Yes Chef! is a new 10-part series being screened in the London region at 2.30pm on ITV1 from tomorrow (27 June). It takes six students from London's Westminster Kingsway College and places them, in pairs, for three-week stages in three London restaurants:

  • North London gastropub the Green (head chef Patrick Williams).
  • Holland Park's the Belvedere (head chef Matthew Brown).
  • Mayfair's 1837 at Raffles Brown's hotel (executive chef Andrew Turner).

    The students, all NVQ level 2 standard, were chosen after a cook-off at their college at the end of March. A week later they were in their placements, at the end of which their respective head chefs were asked to give programme maker Enedemol their candid opinion of their charges.

The students taking part were:

  • Dizzy Tamankueno and Matt Agass, 1837.
  • Ros Parsk and Daniel Welstead, the Belvedere.
  • Shaun Dickens and Charlie Kemp, the Green.

Chefs on the box

Over the next few months look out for:

  • Rick Stein BBC2 Rick's Food Heroes begins on 14 August with another series due in March 2004.
  • Antony Worrall Thompson BBC2 Saturday Kitchen on Saturday mornings.
  • Jamie Oliver Channel 4 Jamie's Kitchen, a two-part update in September on the first intake of students at Oliver's East End restaurant, Fifteen.

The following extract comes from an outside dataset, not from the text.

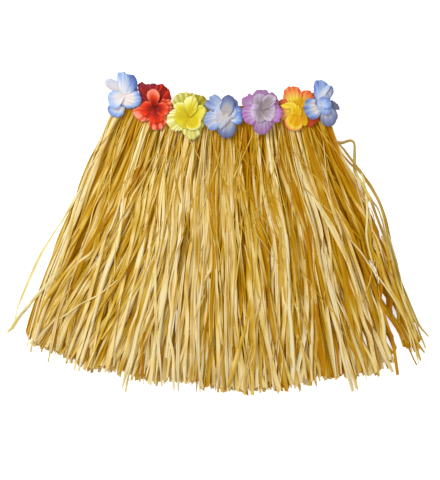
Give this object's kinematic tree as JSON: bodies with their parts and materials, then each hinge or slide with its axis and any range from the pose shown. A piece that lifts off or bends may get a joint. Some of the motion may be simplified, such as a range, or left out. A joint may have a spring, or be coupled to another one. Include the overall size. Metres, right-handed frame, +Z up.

Filming Tips for the Uninitiated

  • Be yourself. If you over-play to the camera (particulary in a documentary), it'll ring false and you'll just look stupid.
  • When interviewed by someone behind the camera, always look to a spot left or right of the camera rather than directly into the lens.
  • If you're filming under studio lights, let the make-up lady loose with the powder puff, otherwise you'll look like a belisha beacon in a tropical downpour.
  • Be short and sweet when answering questions or explaining something on camera. Waffle goes on the cutting-room floor.
  • If you're appearing in your own clothes for an interview, don't wear anything stripey or blue - they're the kiss of death on camera.